Neverwinter uses the Forgotten Realms setting, a highly popular variant of Dungeons & Dragons, and the titular location is the magnificent city of Neverwinter itself. The city, devastated by a recent volcanic eruption, is in the process of rehabilitation and rebuilding under the watchful gaze of Lord Neverember of Waterdeep. It has been nearly a century since the devastation caused by the spellplague, and remnants of this catastrophe still linger as vestiges from darker times. Yet, darker forces rise within the bowels of Helm's Hold, threatening to plunge the world into chaos. You get the idea.

You can play as the adaptable and largely boring humans, the adventurous and wanderlust-obsessed half-elves, the athletic and tree-hugging elves, the outcast matriarchal members of the Drow, the strong and stout dwarves, the tiny and cunning Tieflings and the humongous half-breeds of Half-Orcs. Each of these races provide their own benefits to stats and racial abilities. You can play as a tank, a damage dealer (rogue/spellcaster) or a healer, so the Holy Trinity of MMOs exists across four classes. Beta weekend spoke of a fifth, as yet unrevealed class, which we will hopefully get a glimpse of during the third beta weekend, expected on March 22.

Combating stagnant combat

Combat has stagnated in MMOs to the point of perpetually watching ability meters countdown to zero for reuse, and highly coordinated dance moves to ensure group survival. Neverwinter is not much different in the former, but excels in the latter. The dance still exists, and you have to watch your positioning to ensure an optimal winning strategy, but failure - at least in the early stages - does not result in a cruel and unforgiving fate. The user interface is designed in the same vein as that of a MOBA or even an isometric RPG. The left and right mouse buttons control your two basic abilities while the keyboard controls everything else that the various races have in common. The shift key does different things for different classes though. The tank will hold his shield up, while the rogue will attempt a dodge move. It's neat, well-designed, efficient, and conveys a sense of immediacy that is equally matched by the combat mechanics themselves.
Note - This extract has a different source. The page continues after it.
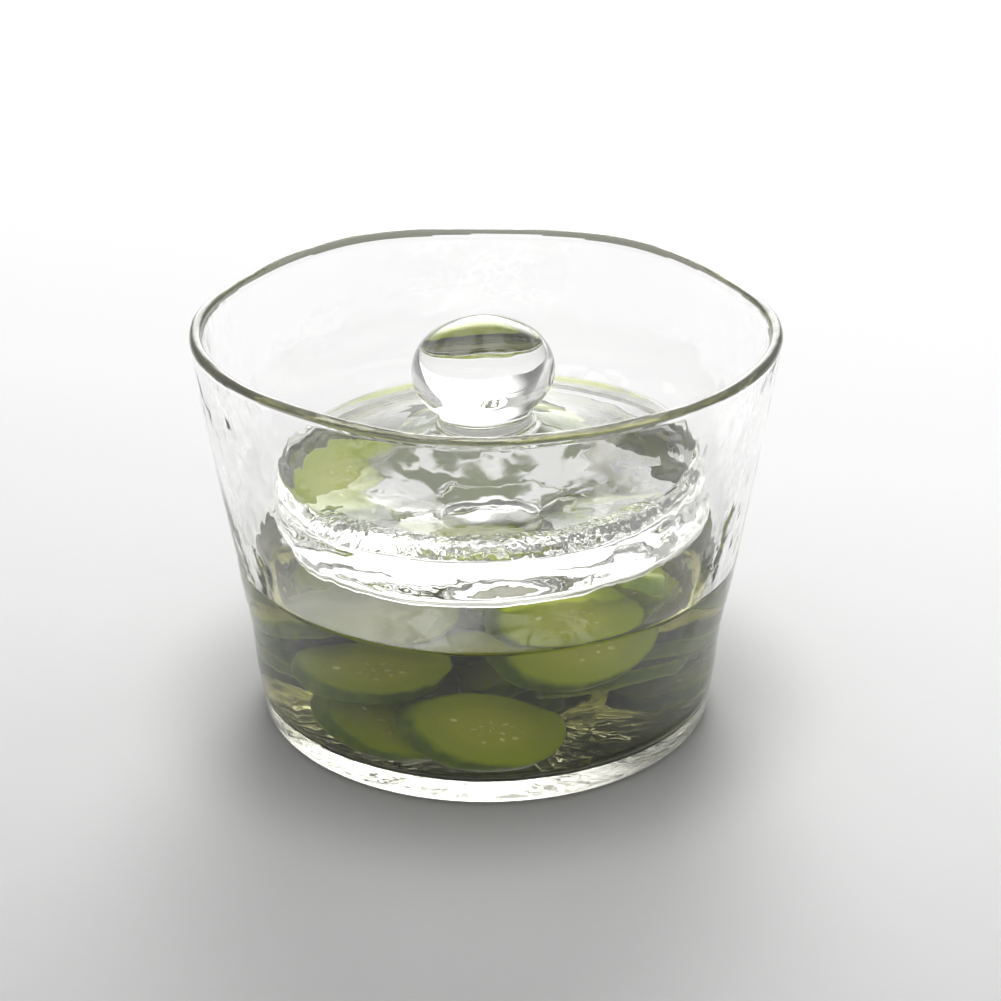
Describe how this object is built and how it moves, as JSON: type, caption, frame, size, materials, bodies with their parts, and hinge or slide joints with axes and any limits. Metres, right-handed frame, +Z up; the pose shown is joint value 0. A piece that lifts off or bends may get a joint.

Combat itself is refreshing. You don't have to target any one enemy. You just have to point your cursor at someone, and click to attack when in appropriate proximity. Certain attacks have an area of effect, so they can damage multiple enemies if you are facing the right way. Consumables can be used on the fly to ensure survival. True to D&D format, you have Daily Powers, extremely potent abilities that can be trigged by depleting a meter that fills up as you fight and do damage. Once it is filled, you can unleash the Daily Power, which quite literally decimates everything in your path. Combat is fluid, though your character will more often wait to complete an attack animation before moving out of harm's way as you intended. Sure there are some bugs (it is a beta after all), but it all seems like a Half-Orc step in the right direction.